[begin RECORDS FOR THE EXERCISE]
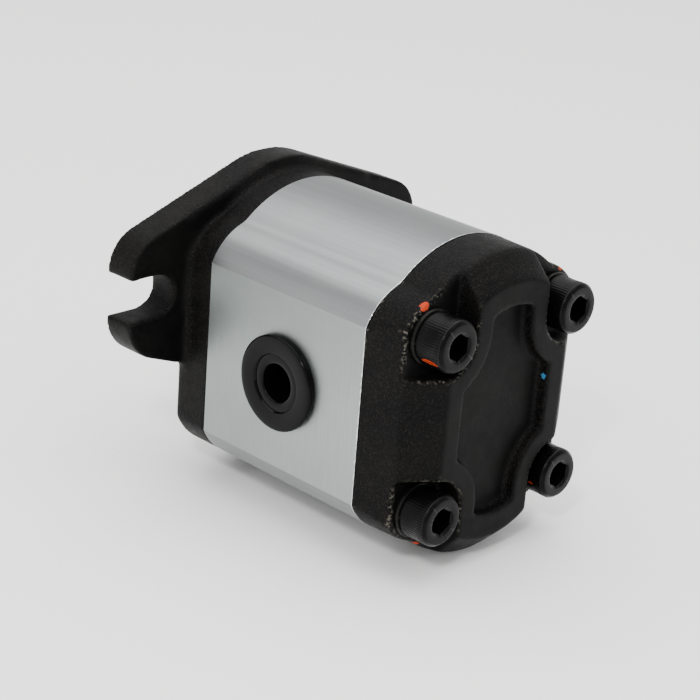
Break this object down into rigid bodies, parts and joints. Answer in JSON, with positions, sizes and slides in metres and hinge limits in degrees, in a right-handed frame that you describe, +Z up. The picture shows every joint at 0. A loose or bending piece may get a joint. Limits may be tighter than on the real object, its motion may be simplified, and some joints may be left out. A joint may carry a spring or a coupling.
{
  "type": "hydraulic gear pump",
  "caption": "External gear pump: flanged front cover, aluminium body with side ports, domed rear cover held by socket screws, keyed drive shaft and a meshed gear pair inside.",
  "frame": {"origin": "where the drive shaft's axis meets the mounting face of the flange", "axes": "+X along the drive shaft's axis, from the mounting face to the rear cover; +Z up, with the driven gear straight below; the -Y side carries the larger port"},
  "size_m": [0.1216, 0.1006, 0.0821],
  "materials": {
    "casting": "satin black paint over sand-cast iron",
    "body_metal": "extruded aluminium, milled port faces",
    "gear_steel": "case-hardened steel, ground journals",
    "block_metal": "machined aluminium",
    "bush_metal": "bronze-lined bush",
    "seal_rubber": "nitrile rubber",
    "backup_plastic": "natural nylon",
    "bright_steel": "bright steel",
    "black_steel": "black oxide steel",
    "plug_plastic": "glossy black polyethylene"
  },
  "bodies": {
    "housing": {"front_cover": "casting", "rear_cover": "casting", "pump_body": "body_metal", "front_bearing_block": "block_metal", "rear_bearing_block": "block_metal", "front_drive_bush": "bush_metal", "front_driven_bush": "bush_metal", "rear_drive_bush": "bush_metal", "rear_driven_bush": "bush_metal", "front_balance_seal": "seal_rubber", "rear_balance_seal": "seal_rubber", "front_body_seal": "seal_rubber", "rear_body_seal": "seal_rubber", "shaft_seal_lip": "seal_rubber", "front_backup_ring": "backup_plastic", "rear_backup_ring": "backup_plastic", "shaft_seal_case": "bright_steel", "seal_garter_spring": "bright_steel", "front_dowel_left": "bright_steel", "front_dowel_right": "bright_steel", "rear_dowel_left": "bright_steel", "rear_dowel_right": "bright_steel", "seal_circlip": "black_steel", "cover_screw_upper_left": "black_steel", "cover_screw_upper_right": "black_steel", "cover_screw_lower_left": "black_steel", "cover_screw_lower_right": "black_steel", "washer_upper_left": "black_steel", "washer_upper_right": "black_steel", "washer_lower_left": "black_steel", "washer_lower_right": "black_steel"},
    "drive_gear": {"drive_gear_shaft": "gear_steel", "shaft_key": "gear_steel"},
    "driven_gear": {"driven_gear_shaft": "gear_steel"},
    "left_plug": {"left_port_plug": "plug_plastic"},
    "right_plug": {"right_port_plug": "plug_plastic"}
  },
  "joints": [
    {"name": "drive_gear_spin", "type": "hinge", "parent": "housing", "child": "drive_gear", "pos_m": [0, 0, 0], "axis": [1, 0, 0], "continuous": true},
    {"name": "driven_gear_spin", "type": "hinge", "parent": "housing", "child": "driven_gear", "pos_m": [0, 0, -0.026], "axis": [1, 0, 0], "continuous": true},
    {"name": "left_plug_pull", "type": "slide", "parent": "housing", "child": "left_plug", "axis": [0, -1, 0], "range_m": [0, 0.012]},
    {"name": "right_plug_pull", "type": "slide", "parent": "housing", "child": "right_plug", "axis": [0, 1, 0], "range_m": [0, 0.012]}
  ],
  "couplings": [
    {"joint": "driven_gear_spin", "follows": "drive_gear_spin", "ratio": -1}
  ]
}
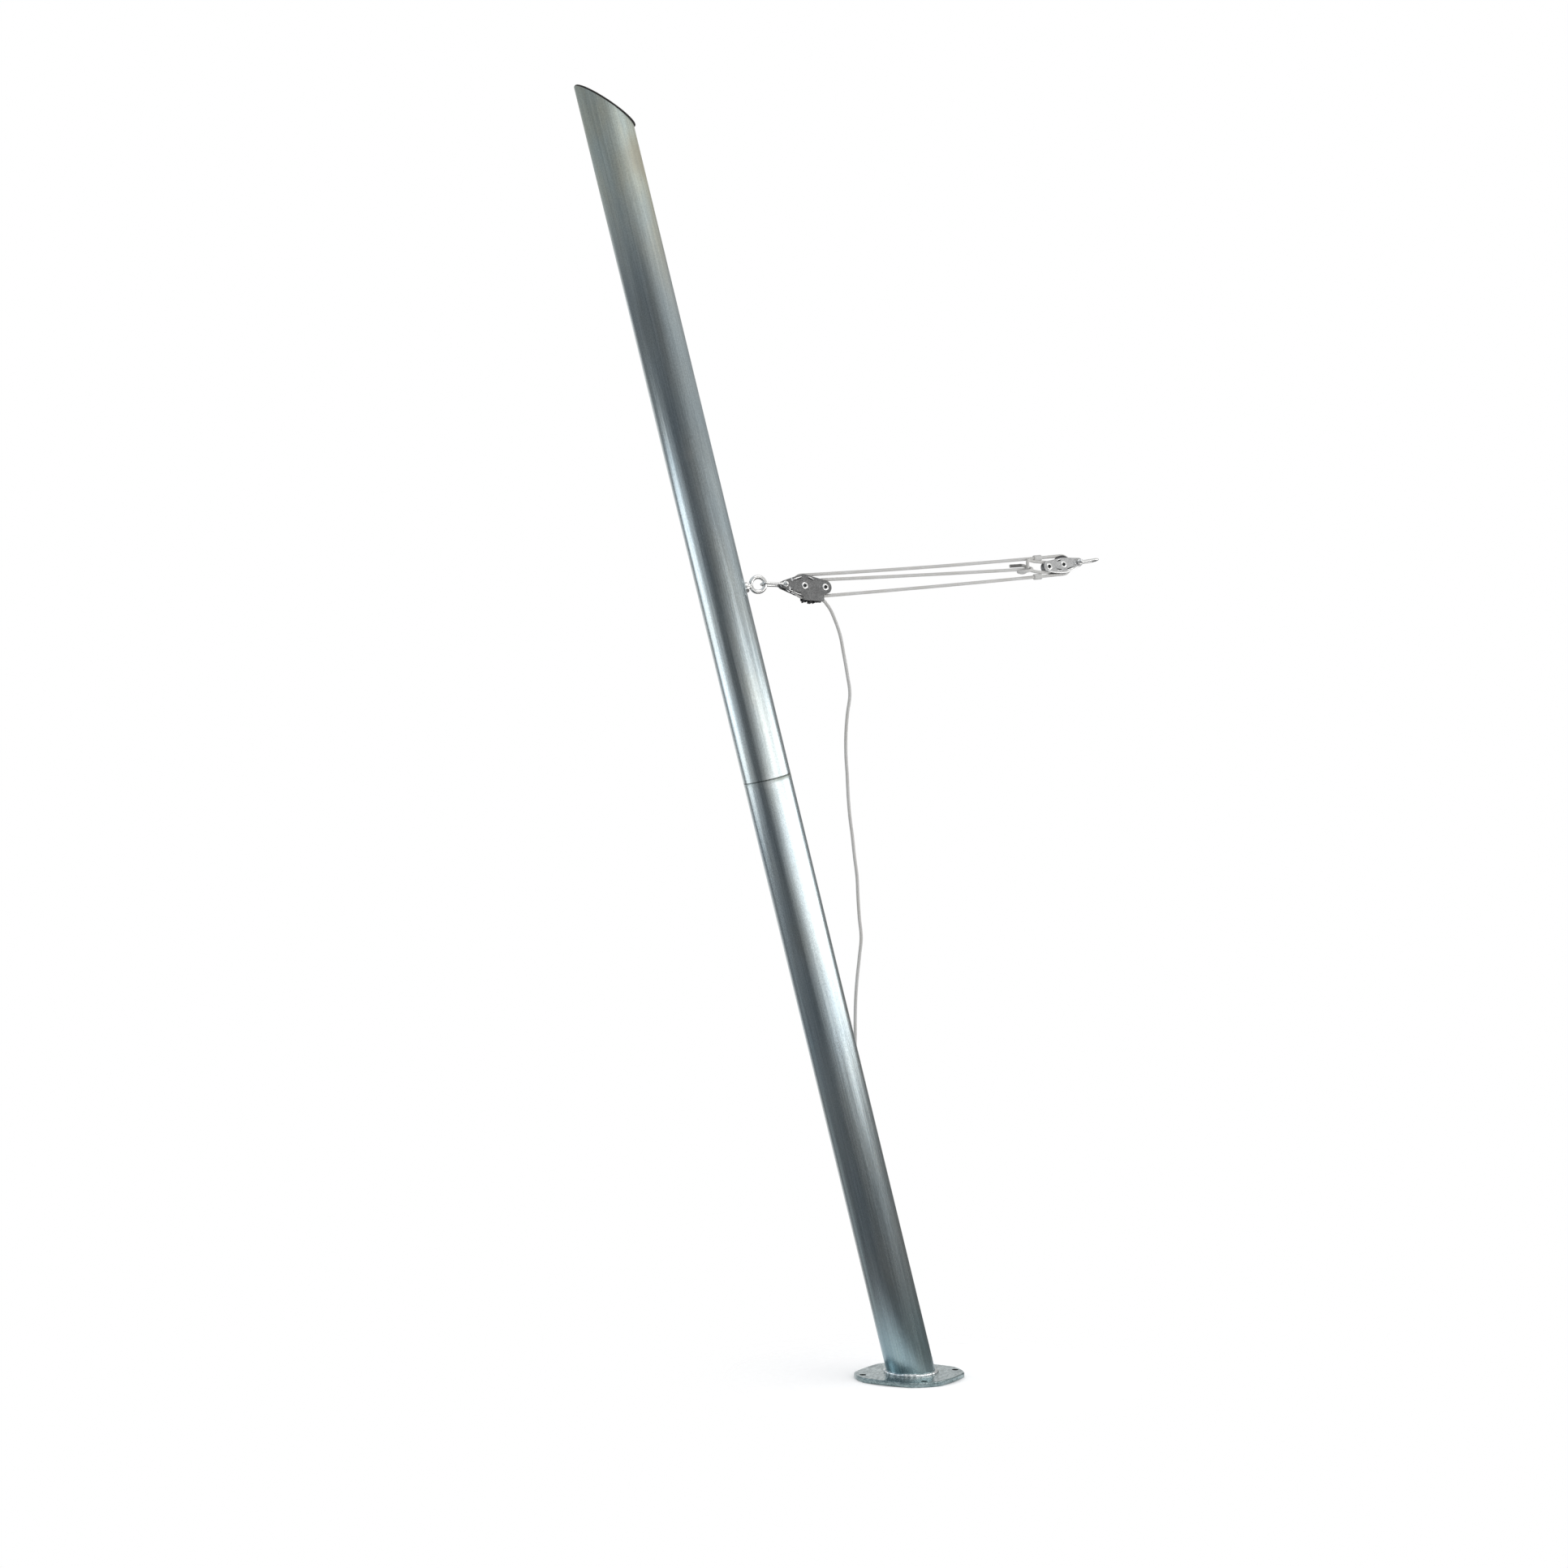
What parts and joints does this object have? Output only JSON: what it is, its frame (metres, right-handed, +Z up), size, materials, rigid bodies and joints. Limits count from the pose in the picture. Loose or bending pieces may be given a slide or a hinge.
[end RECORDS FOR THE EXERCISE]
• WHAT THIS TASK INVOLVES:
Reproduce each line from the records that contains the word "materials".

• RESPONSE TO THIS EXERCISE:
  "materials": {
What parts and joints does this object have? Output only JSON: what it is, its frame (metres, right-handed, +Z up), size, materials, rigid bodies and joints. Limits count from the pose in the picture. Loose or bending pieces may be given a slide or a hinge.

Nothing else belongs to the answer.